**** Supplied information ****
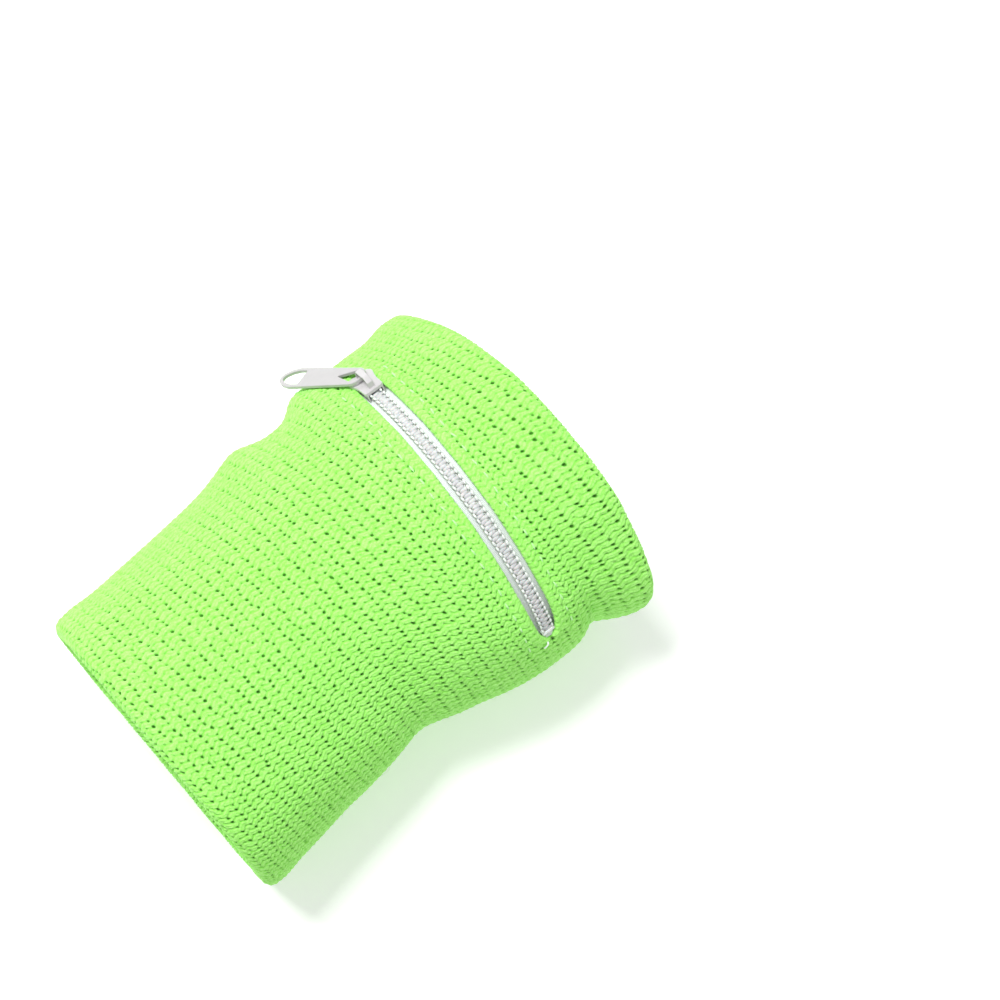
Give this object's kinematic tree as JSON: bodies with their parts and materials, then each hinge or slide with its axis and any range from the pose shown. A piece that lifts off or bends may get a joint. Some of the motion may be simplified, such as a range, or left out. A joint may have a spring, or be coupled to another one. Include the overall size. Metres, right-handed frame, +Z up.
{
  "type": "zip pocket wristband",
  "caption": "Doubled tube of elastic knit worn on the wrist, with a flat pocket that a curved zip closes.",
  "frame": {"origin": "middle of the flat underside that the band rests on, half way along the sleeve", "axes": "+X along the sleeve towards the hand end, +Y towards the side where the closed slider rests, +Z up through the zip"},
  "size_m": [0.097, 0.0801, 0.0504],
  "materials": {
    "knit": "matte",
    "lining_knit": "matte",
    "seam_thread": "matte",
    "woven_tape": "matte",
    "coil_nylon": "satin",
    "sewing_thread": "matte",
    "white_lacquer": "satin"
  },
  "bodies": {
    "sleeve": {"outer_sleeve": "knit", "inner_lining": "lining_knit", "hand_end_seam": "seam_thread", "forearm_end_seam": "seam_thread", "tape_hand_side": "woven_tape", "tape_forearm_side": "woven_tape", "coil_hand_side": "coil_nylon", "coil_forearm_side": "coil_nylon", "filler_cord_hand_side": "sewing_thread", "filler_cord_forearm_side": "sewing_thread", "coil_stitch_hand_side": "sewing_thread", "coil_stitch_forearm_side": "sewing_thread", "top_stop_hand_side": "white_lacquer", "top_stop_forearm_side": "white_lacquer", "bottom_stop": "coil_nylon", "zip_seam_hand_side": "sewing_thread", "zip_seam_forearm_side": "sewing_thread", "closed_end_bartack": "sewing_thread", "slider_end_bartack": "sewing_thread"},
    "slider": {"slider_body": "white_lacquer"},
    "pull": {"pull_tab": "white_lacquer"}
  },
  "joints": [
    {"name": "slider_travel", "type": "hinge", "parent": "sleeve", "child": "slider", "pos_m": [0.0281, 0, 0.01108], "axis": [0.9993, -0.0384, 0], "range_deg": [0, 95], "deforming": ["coil_hand_side", "coil_forearm_side"]},
    {"name": "pull_flip", "type": "hinge", "parent": "slider", "child": "pull", "pos_m": [0.02931, 0.03136, 0.03723], "axis": [0.9017, 0.2604, -0.3452], "range_deg": [0, 105]}
  ]
}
****
* [Work required]
Reproduce the data, keeping every line exactly the same.

* [Result of this task]
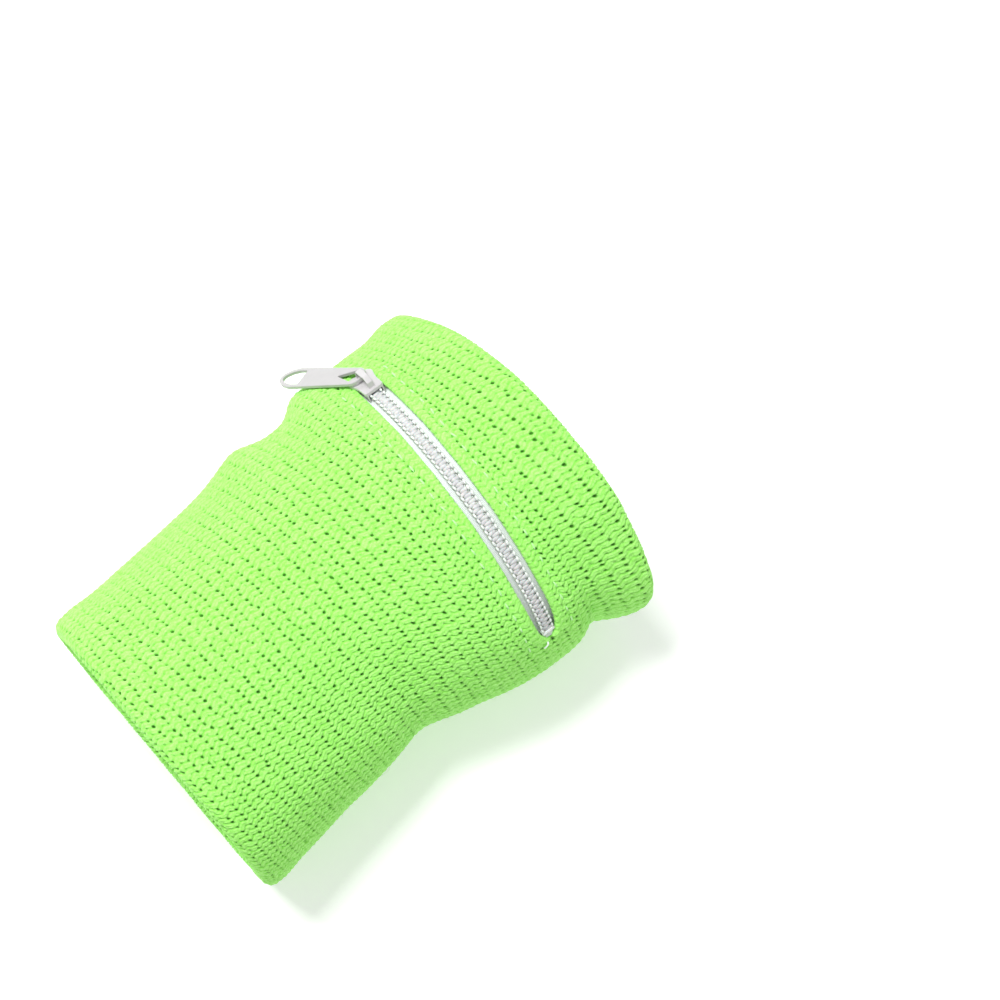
Give this object's kinematic tree as JSON: bodies with their parts and materials, then each hinge or slide with its axis and any range from the pose shown. A piece that lifts off or bends may get a joint. Some of the motion may be simplified, such as a range, or left out. A joint may have a spring, or be coupled to another one. Include the overall size. Metres, right-handed frame, +Z up.
{
  "type": "zip pocket wristband",
  "caption": "Doubled tube of elastic knit worn on the wrist, with a flat pocket that a curved zip closes.",
  "frame": {"origin": "middle of the flat underside that the band rests on, half way along the sleeve", "axes": "+X along the sleeve towards the hand end, +Y towards the side where the closed slider rests, +Z up through the zip"},
  "size_m": [0.097, 0.0801, 0.0504],
  "materials": {
    "knit": "matte",
    "lining_knit": "matte",
    "seam_thread": "matte",
    "woven_tape": "matte",
    "coil_nylon": "satin",
    "sewing_thread": "matte",
    "white_lacquer": "satin"
  },
  "bodies": {
    "sleeve": {"outer_sleeve": "knit", "inner_lining": "lining_knit", "hand_end_seam": "seam_thread", "forearm_end_seam": "seam_thread", "tape_hand_side": "woven_tape", "tape_forearm_side": "woven_tape", "coil_hand_side": "coil_nylon", "coil_forearm_side": "coil_nylon", "filler_cord_hand_side": "sewing_thread", "filler_cord_forearm_side": "sewing_thread", "coil_stitch_hand_side": "sewing_thread", "coil_stitch_forearm_side": "sewing_thread", "top_stop_hand_side": "white_lacquer", "top_stop_forearm_side": "white_lacquer", "bottom_stop": "coil_nylon", "zip_seam_hand_side": "sewing_thread", "zip_seam_forearm_side": "sewing_thread", "closed_end_bartack": "sewing_thread", "slider_end_bartack": "sewing_thread"},
    "slider": {"slider_body": "white_lacquer"},
    "pull": {"pull_tab": "white_lacquer"}
  },
  "joints": [
    {"name": "slider_travel", "type": "hinge", "parent": "sleeve", "child": "slider", "pos_m": [0.0281, 0, 0.01108], "axis": [0.9993, -0.0384, 0], "range_deg": [0, 95], "deforming": ["coil_hand_side", "coil_forearm_side"]},
    {"name": "pull_flip", "type": "hinge", "parent": "slider", "child": "pull", "pos_m": [0.02931, 0.03136, 0.03723], "axis": [0.9017, 0.2604, -0.3452], "range_deg": [0, 105]}
  ]
}